%%
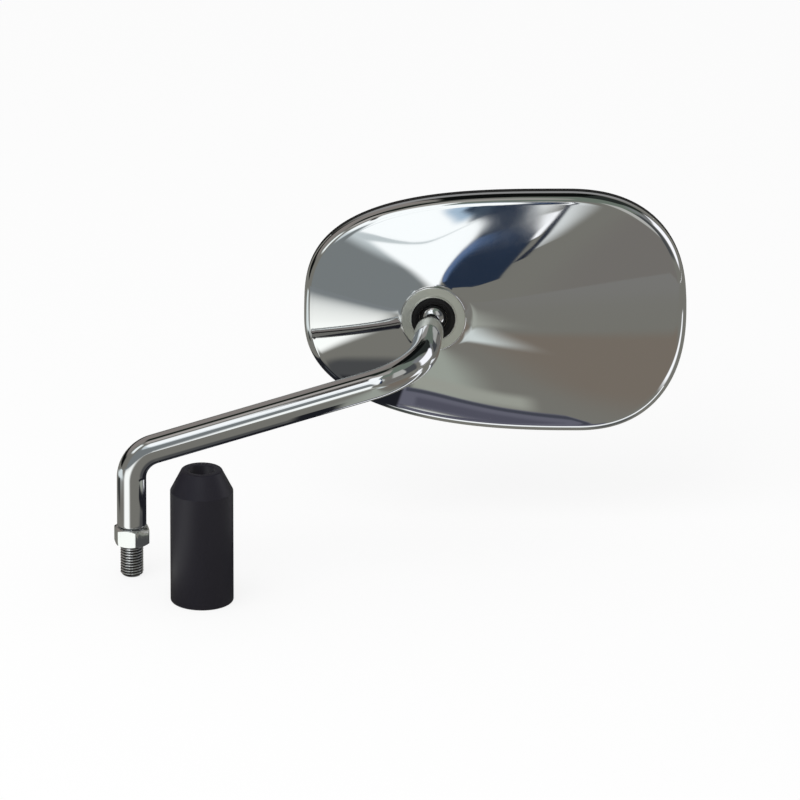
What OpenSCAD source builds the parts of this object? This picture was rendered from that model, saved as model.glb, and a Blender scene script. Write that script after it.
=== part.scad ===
// Left-hand motorcycle mirror: a bent steel stem with a ball end, a pressed shell with convex glass,
// a lock nut on the stud and a rubber boot that stands beside the stem.
// The origin is on the stud's axis, level with the seat of the lock nut. +X runs out along the arm,
// +Y is the side that the glass faces and +Z is up.

/* [Stem] */
// Diameter of the stem rod
rod_d = 12.8; // [11:0.1:13]
// Height of the lower corner above the nut's seat
post_h = 40.8; // [36:0.2:60]
// Length of the arm from corner to corner
arm_len = 131.1; // [110:0.1:180]
// Angle of the arm above level, in degrees
arm_rise = 17.35; // [5:0.05:30]
// Length of the leg from the upper corner to the centre of the ball
leg_len = 57.4; // [50:0.2:80]
// Turn of the leg towards the outer end of the head, in degrees
leg_yaw = 6; // [0:1:8]
// Angle of the leg above level, in degrees
leg_pitch = 4.2; // [0:0.1:6]
// Radius of the lower bend, on the rod's centre line
post_bend_r = 14; // [10:1:20]
// Radius of the upper bend, on the rod's centre line
leg_bend_r = 25; // [16:1:30]

/* [Stud and nut] */
// Diameter of the stud's thread
stud_d = 10; // [8:1:10]
// Length of thread below the nut's seat
stud_len = 14.5; // [10:0.5:30]
// Chamfer at the end of the stud
stud_chamfer = 1; // [0.5:0.1:1.5]
// Depth of the relief that the stud has under the rod
relief_depth = 0.2; // [0.16:0.02:0.4]
// Gap between the top of the nut and the shoulder of the rod
nut_gap = 0.3; // [0.2:0.1:2]
// Width of the nut across its flats
nut_af = 14; // [13:1:17]
// Height of the nut
nut_h = 8; // [5:0.5:10]
// Turn of the nut about the stud, in degrees
nut_turn = 42; // [0:1:59]

/* [Ball joint] */
// Diameter of the ball
ball_d = 14; // [13:0.5:15]
// Diameter of the neck under the ball
neck_d = 7.5; // [7:0.25:8]
// Distance from the centre of the ball to the full rod
shoulder_len = 15; // [14:0.5:18]
// Wall of the two nylon seats
seat_t = 1.95; // [1.5:0.05:2.5]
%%
_Stated exercise:_ Each line from the top of the material above through the line with "leg_bend_r = 25; // [16:1:30]" must be echoed exactly, and no other line.

_Exercise response:_
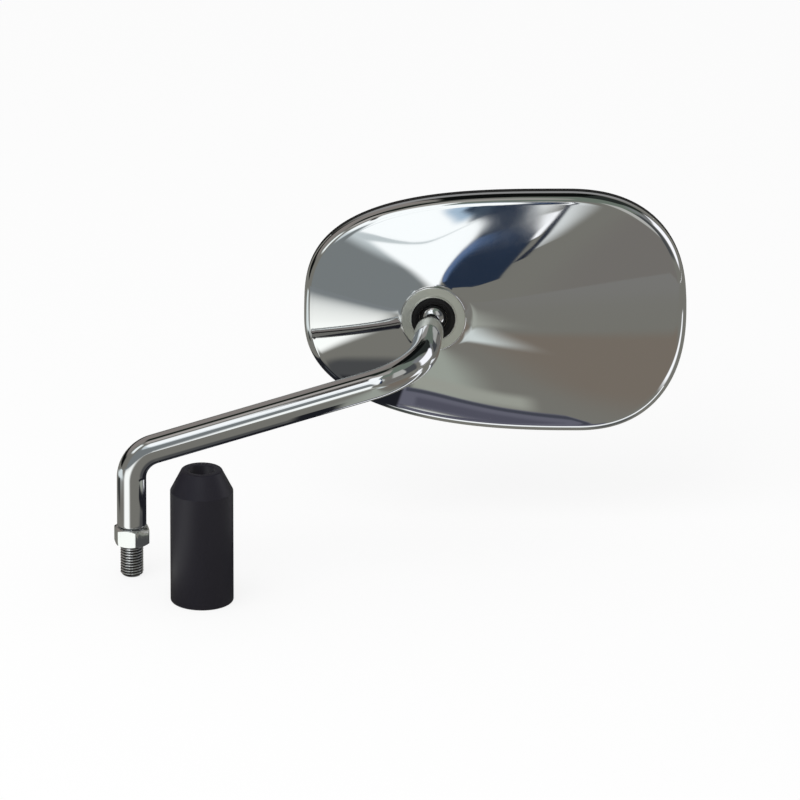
What OpenSCAD source builds the parts of this object? This picture was rendered from that model, saved as model.glb, and a Blender scene script. Write that script after it.
=== part.scad ===
// Left-hand motorcycle mirror: a bent steel stem with a ball end, a pressed shell with convex glass,
// a lock nut on the stud and a rubber boot that stands beside the stem.
// The origin is on the stud's axis, level with the seat of the lock nut. +X runs out along the arm,
// +Y is the side that the glass faces and +Z is up.

/* [Stem] */
// Diameter of the stem rod
rod_d = 12.8; // [11:0.1:13]
// Height of the lower corner above the nut's seat
post_h = 40.8; // [36:0.2:60]
// Length of the arm from corner to corner
arm_len = 131.1; // [110:0.1:180]
// Angle of the arm above level, in degrees
arm_rise = 17.35; // [5:0.05:30]
// Length of the leg from the upper corner to the centre of the ball
leg_len = 57.4; // [50:0.2:80]
// Turn of the leg towards the outer end of the head, in degrees
leg_yaw = 6; // [0:1:8]
// Angle of the leg above level, in degrees
leg_pitch = 4.2; // [0:0.1:6]
// Radius of the lower bend, on the rod's centre line
post_bend_r = 14; // [10:1:20]
// Radius of the upper bend, on the rod's centre line
leg_bend_r = 25; // [16:1:30]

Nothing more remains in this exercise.